Preheat a large heavy-bottomed nonstick or cast-iron skillet over medium heat. Meanwhile divide the cutlet dough into four equal pieces. To form the cutlets, knead each piece in your hand for a few moments and then flatten and stretch each one into a roughly 6 x 4 inch rectangular cutlet shape. The easiest way to do this is to first form a rectangular shape in your hands and then place the cutlets on a clean surface to flatten and stretch them.
Add a moderately thin layer of olive oil to the bottom of the pan. Place the cutlets in the pan and cook on each side for 6-7 minutes.
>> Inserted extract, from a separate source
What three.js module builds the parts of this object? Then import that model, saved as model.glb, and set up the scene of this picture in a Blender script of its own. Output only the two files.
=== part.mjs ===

Add more oil, if needed, when you flip the cutlets. They’re ready when lightly browned and firm to the touch.
If you want to bake them preheat your oven to 375º F, and lightly oil a baking sheet. Brush both sides of each patty with olive oil, place on baking sheet and bake for 20 minutes. Flip patties and bake another 8-10 minutes till firm and golden brown.

Milan November 17, 2007 at 12:22 pm

Jessica,

Who made those cupcakes – and who could bring themselves to gnash one apart with hungry teeth?

The cutlet recipe includes a good number of ingredients and procedures outside my culinary experience. That said, I will give it a try next time I have a visitor coming who I want to try to impress (testing out the recipe once first, naturally).

Thanks a lot for typing all that out.

Jessica November 17, 2007 at 2:13 pm

Those cupcakes were made by Brian (a.k.a. hovering dog) who makes awesome food and then takes gorgeous pictures of it. My version of the same cupcake wasn’t nearly as artistic.

The best way to learn is to try something new.